── DATASET ENTRIES
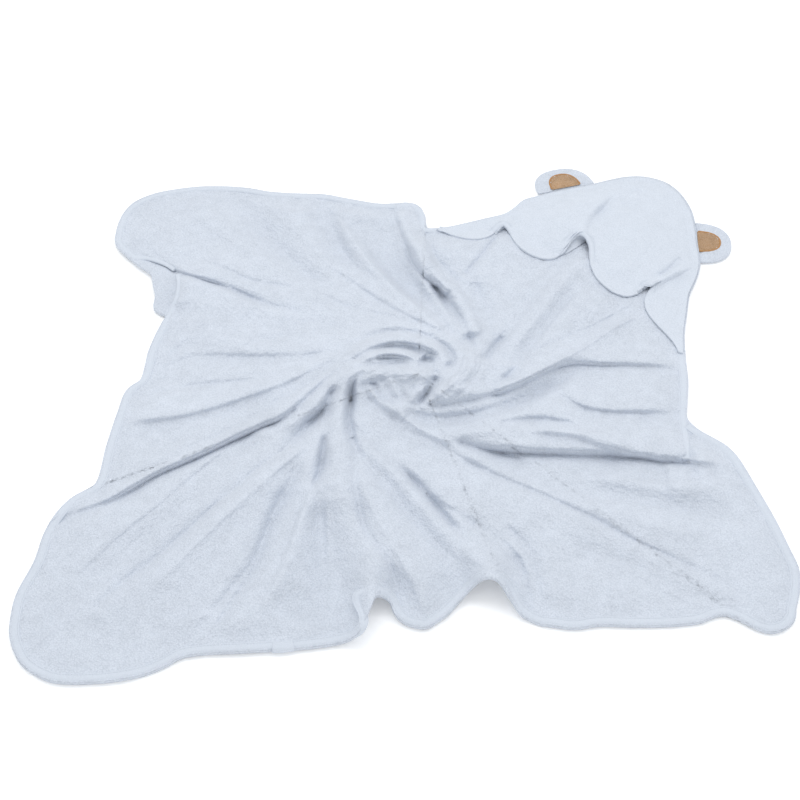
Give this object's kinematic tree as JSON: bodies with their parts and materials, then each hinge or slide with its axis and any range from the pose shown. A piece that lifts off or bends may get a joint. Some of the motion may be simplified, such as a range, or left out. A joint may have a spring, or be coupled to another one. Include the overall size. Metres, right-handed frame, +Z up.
{
  "type": "hooded baby towel",
  "caption": "Square terry baby towel with a hood pocket sewn over one corner and soft ears, bound round the rim, laid down and twisted into a swirl.",
  "frame": {"origin": "centre of the bounding box's base, on the surface that the towel lies on", "axes": "+Z up, the shortest extent; +Y towards the hood's back edge; +X to the right, with the hood's corner at +X +Y"},
  "size_m": [0.8258, 0.84, 0.0515],
  "materials": {
    "terry_white": "looped cotton terry pile",
    "tape_white": "plain woven cotton tape",
    "thread_white": "twisted sewing thread",
    "plush_tan": "short cut-pile plush",
    "thread_tan": "satin stitch thread"
  },
  "bodies": {
    "root": {"towel_panel": "terry_white", "edge_binding": "tape_white", "binding_join": "tape_white", "binding_stitching": "thread_white", "hood_panel": "terry_white", "hood_hem": "tape_white", "hood_hem_stitching": "thread_white"},
    "ear_left": {"ear_left_back": "terry_white", "ear_left_front": "terry_white", "ear_left_inner": "plush_tan", "ear_left_stitching": "thread_tan"},
    "ear_right": {"ear_right_back": "terry_white", "ear_right_front": "terry_white", "ear_right_inner": "plush_tan", "ear_right_stitching": "thread_tan"}
  },
  "joints": [
    {"name": "ear_left_fold", "type": "hinge", "parent": "root", "child": "ear_left", "pos_m": [0.20669, 0.37574, 0.007], "axis": [0.9579, 0.287, 0], "range_deg": [0, 135]},
    {"name": "ear_right_fold", "type": "hinge", "parent": "root", "child": "ear_right", "pos_m": [0.36886, 0.2568, 0.007], "axis": [-0.0901, -0.9959, 0], "range_deg": [0, 135]}
  ]
}
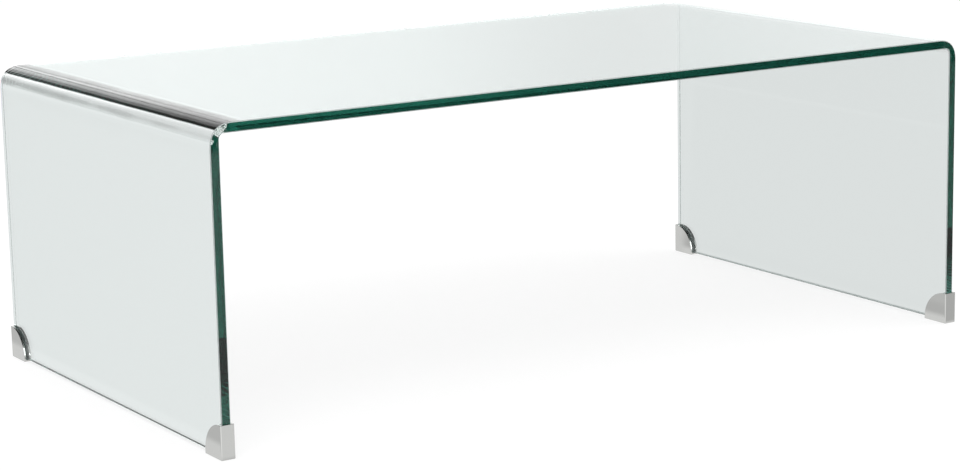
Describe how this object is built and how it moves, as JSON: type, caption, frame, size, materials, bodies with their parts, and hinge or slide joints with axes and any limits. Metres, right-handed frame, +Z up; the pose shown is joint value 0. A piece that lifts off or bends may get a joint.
────
● YOUR TASK
Extract the data in full. Keep it word for word.

● EXERCISE RESPONSE
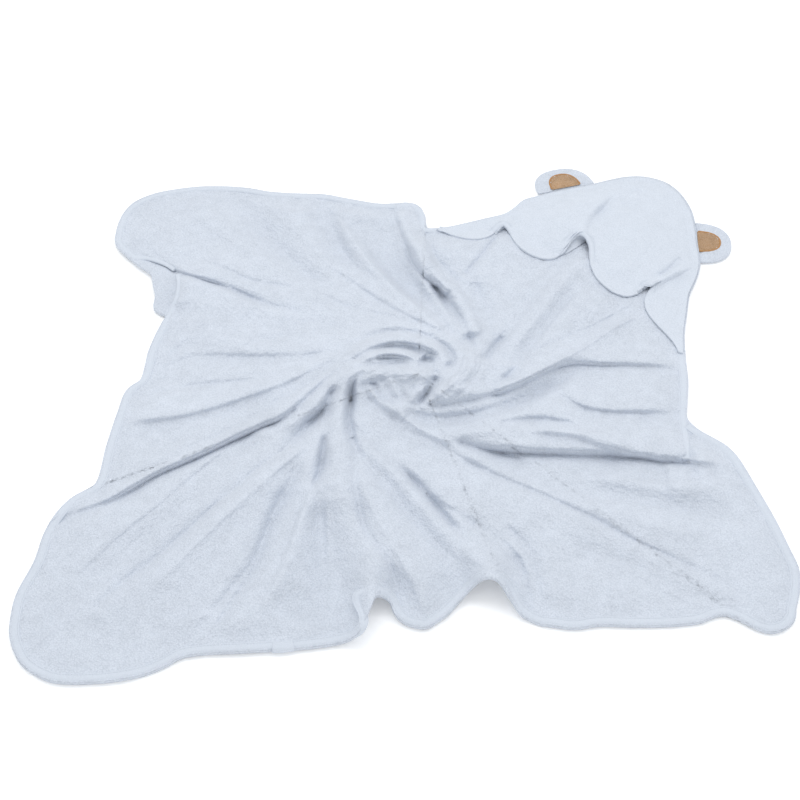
Give this object's kinematic tree as JSON: bodies with their parts and materials, then each hinge or slide with its axis and any range from the pose shown. A piece that lifts off or bends may get a joint. Some of the motion may be simplified, such as a range, or left out. A joint may have a spring, or be coupled to another one. Include the overall size. Metres, right-handed frame, +Z up.
{
  "type": "hooded baby towel",
  "caption": "Square terry baby towel with a hood pocket sewn over one corner and soft ears, bound round the rim, laid down and twisted into a swirl.",
  "frame": {"origin": "centre of the bounding box's base, on the surface that the towel lies on", "axes": "+Z up, the shortest extent; +Y towards the hood's back edge; +X to the right, with the hood's corner at +X +Y"},
  "size_m": [0.8258, 0.84, 0.0515],
  "materials": {
    "terry_white": "looped cotton terry pile",
    "tape_white": "plain woven cotton tape",
    "thread_white": "twisted sewing thread",
    "plush_tan": "short cut-pile plush",
    "thread_tan": "satin stitch thread"
  },
  "bodies": {
    "root": {"towel_panel": "terry_white", "edge_binding": "tape_white", "binding_join": "tape_white", "binding_stitching": "thread_white", "hood_panel": "terry_white", "hood_hem": "tape_white", "hood_hem_stitching": "thread_white"},
    "ear_left": {"ear_left_back": "terry_white", "ear_left_front": "terry_white", "ear_left_inner": "plush_tan", "ear_left_stitching": "thread_tan"},
    "ear_right": {"ear_right_back": "terry_white", "ear_right_front": "terry_white", "ear_right_inner": "plush_tan", "ear_right_stitching": "thread_tan"}
  },
  "joints": [
    {"name": "ear_left_fold", "type": "hinge", "parent": "root", "child": "ear_left", "pos_m": [0.20669, 0.37574, 0.007], "axis": [0.9579, 0.287, 0], "range_deg": [0, 135]},
    {"name": "ear_right_fold", "type": "hinge", "parent": "root", "child": "ear_right", "pos_m": [0.36886, 0.2568, 0.007], "axis": [-0.0901, -0.9959, 0], "range_deg": [0, 135]}
  ]
}
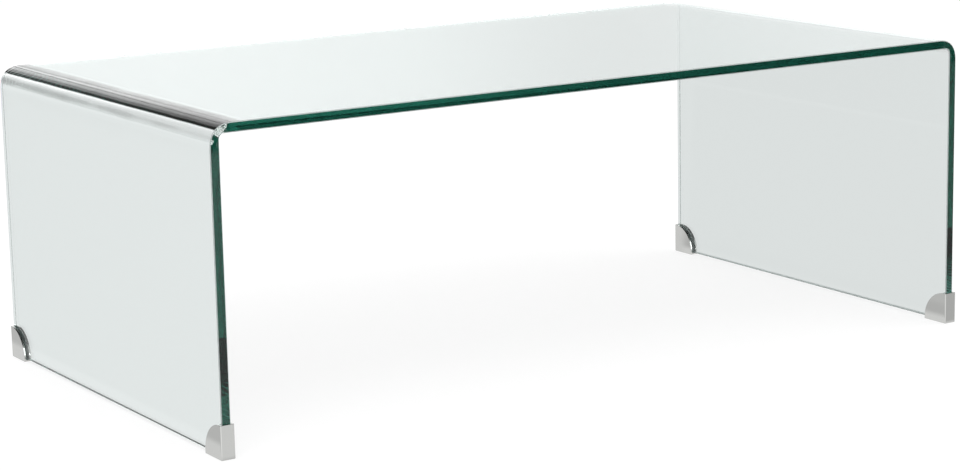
Describe how this object is built and how it moves, as JSON: type, caption, frame, size, materials, bodies with their parts, and hinge or slide joints with axes and any limits. Metres, right-handed frame, +Z up; the pose shown is joint value 0. A piece that lifts off or bends may get a joint.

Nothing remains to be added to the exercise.